◆ INSTRUCTION ◆
Repeat everything in the material exactly.

◆ DATA BLOCK ◆
——————————

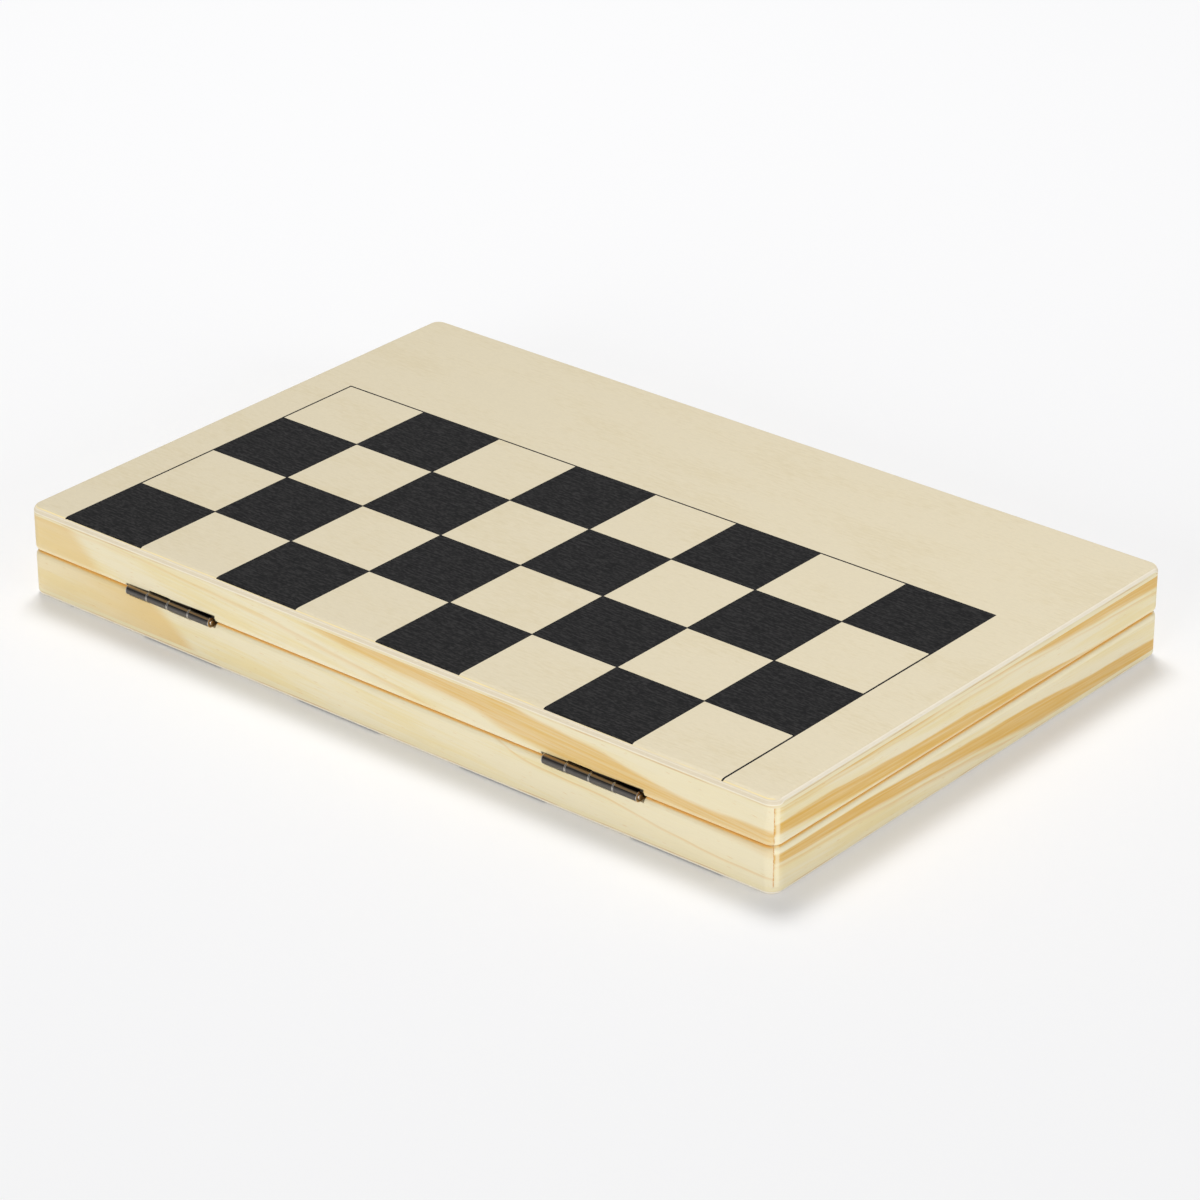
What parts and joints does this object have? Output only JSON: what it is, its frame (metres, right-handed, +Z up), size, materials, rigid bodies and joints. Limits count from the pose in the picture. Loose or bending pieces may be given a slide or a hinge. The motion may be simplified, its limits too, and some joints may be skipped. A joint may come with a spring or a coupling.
{
  "type": "travel chess set",
  "caption": "Flat wooden folding case in two hinged halves, with half a chess board printed on each outer face and turned wooden chessmen lying inside.",
  "frame": {"origin": "centre of the closed case's underside", "axes": "+X along the case, -Y towards the hinges, +Y towards the latch, +Z up out of the lid"},
  "size_m": [0.2, 0.1331, 0.021],
  "materials": {
    "birch_plywood": "pale sanded three-ply with a thin clear coat",
    "black_print": "matt black print that follows the grain",
    "pine": "pale pine with orange late-wood bands, thin satin coat",
    "dark_bronze": "dark antique bronze plating, half gloss",
    "light_turned_wood": "turned pale hardwood, satin lacquer",
    "black_turned_wood": "turned hardwood stained black, satin lacquer"
  },
  "bodies": {
    "base_tray": {"base_panel": "birch_plywood", "base_print": "black_print", "base_frame_hinge_side": "pine", "base_frame_latch_side": "pine", "base_frame_left": "pine", "base_frame_right": "pine", "hinge_left_base_leaf": "dark_bronze", "hinge_right_base_leaf": "dark_bronze", "hinge_left_pin": "dark_bronze", "hinge_right_pin": "dark_bronze", "hinge_screws_base": "dark_bronze", "latch_catch_stud": "dark_bronze", "light_pawns": "light_turned_wood", "light_rooks": "light_turned_wood", "light_knights": "light_turned_wood", "light_bishops": "light_turned_wood", "light_queen": "light_turned_wood", "light_king": "light_turned_wood", "dark_pawns": "black_turned_wood", "dark_rooks": "black_turned_wood", "dark_knights": "black_turned_wood", "dark_bishops": "black_turned_wood", "dark_queen": "black_turned_wood", "dark_king": "black_turned_wood"},
    "lid_tray": {"lid_panel": "birch_plywood", "lid_print": "black_print", "lid_frame_hinge_side": "pine", "lid_frame_latch_side": "pine", "lid_frame_left": "pine", "lid_frame_right": "pine", "hinge_left_lid_leaf": "dark_bronze", "hinge_right_lid_leaf": "dark_bronze", "hinge_screws_lid": "dark_bronze", "latch_pivot_screw": "dark_bronze"},
    "hook": {"latch_hook": "dark_bronze"}
  },
  "joints": [
    {"name": "lid_hinge", "type": "hinge", "parent": "base_tray", "child": "lid_tray", "pos_m": [0, -0.0651, 0.0105], "axis": [1, 0, 0], "range_deg": [0, 180]},
    {"name": "latch_swing", "type": "hinge", "parent": "lid_tray", "child": "hook", "pos_m": [-0.0037, 0.0655, 0.0168], "axis": [0, -1, 0], "range_deg": [-90, 35]}
  ]
}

——————————

◆ TASK RESPONSE ◆
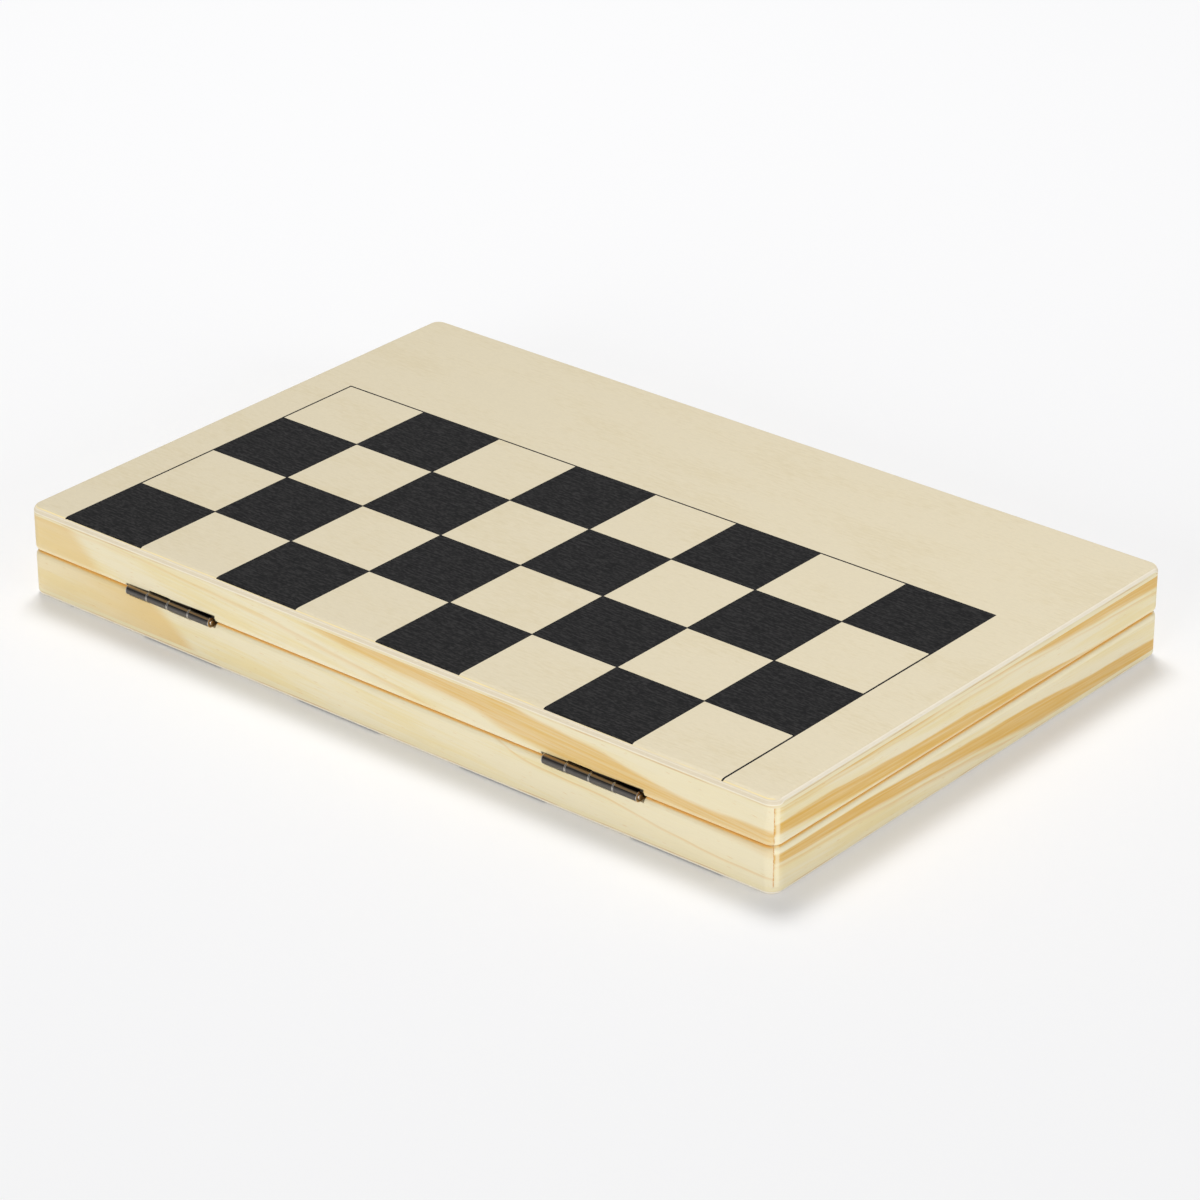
What parts and joints does this object have? Output only JSON: what it is, its frame (metres, right-handed, +Z up), size, materials, rigid bodies and joints. Limits count from the pose in the picture. Loose or bending pieces may be given a slide or a hinge. The motion may be simplified, its limits too, and some joints may be skipped. A joint may come with a spring or a coupling.
{
  "type": "travel chess set",
  "caption": "Flat wooden folding case in two hinged halves, with half a chess board printed on each outer face and turned wooden chessmen lying inside.",
  "frame": {"origin": "centre of the closed case's underside", "axes": "+X along the case, -Y towards the hinges, +Y towards the latch, +Z up out of the lid"},
  "size_m": [0.2, 0.1331, 0.021],
  "materials": {
    "birch_plywood": "pale sanded three-ply with a thin clear coat",
    "black_print": "matt black print that follows the grain",
    "pine": "pale pine with orange late-wood bands, thin satin coat",
    "dark_bronze": "dark antique bronze plating, half gloss",
    "light_turned_wood": "turned pale hardwood, satin lacquer",
    "black_turned_wood": "turned hardwood stained black, satin lacquer"
  },
  "bodies": {
    "base_tray": {"base_panel": "birch_plywood", "base_print": "black_print", "base_frame_hinge_side": "pine", "base_frame_latch_side": "pine", "base_frame_left": "pine", "base_frame_right": "pine", "hinge_left_base_leaf": "dark_bronze", "hinge_right_base_leaf": "dark_bronze", "hinge_left_pin": "dark_bronze", "hinge_right_pin": "dark_bronze", "hinge_screws_base": "dark_bronze", "latch_catch_stud": "dark_bronze", "light_pawns": "light_turned_wood", "light_rooks": "light_turned_wood", "light_knights": "light_turned_wood", "light_bishops": "light_turned_wood", "light_queen": "light_turned_wood", "light_king": "light_turned_wood", "dark_pawns": "black_turned_wood", "dark_rooks": "black_turned_wood", "dark_knights": "black_turned_wood", "dark_bishops": "black_turned_wood", "dark_queen": "black_turned_wood", "dark_king": "black_turned_wood"},
    "lid_tray": {"lid_panel": "birch_plywood", "lid_print": "black_print", "lid_frame_hinge_side": "pine", "lid_frame_latch_side": "pine", "lid_frame_left": "pine", "lid_frame_right": "pine", "hinge_left_lid_leaf": "dark_bronze", "hinge_right_lid_leaf": "dark_bronze", "hinge_screws_lid": "dark_bronze", "latch_pivot_screw": "dark_bronze"},
    "hook": {"latch_hook": "dark_bronze"}
  },
  "joints": [
    {"name": "lid_hinge", "type": "hinge", "parent": "base_tray", "child": "lid_tray", "pos_m": [0, -0.0651, 0.0105], "axis": [1, 0, 0], "range_deg": [0, 180]},
    {"name": "latch_swing", "type": "hinge", "parent": "lid_tray", "child": "hook", "pos_m": [-0.0037, 0.0655, 0.0168], "axis": [0, -1, 0], "range_deg": [-90, 35]}
  ]
}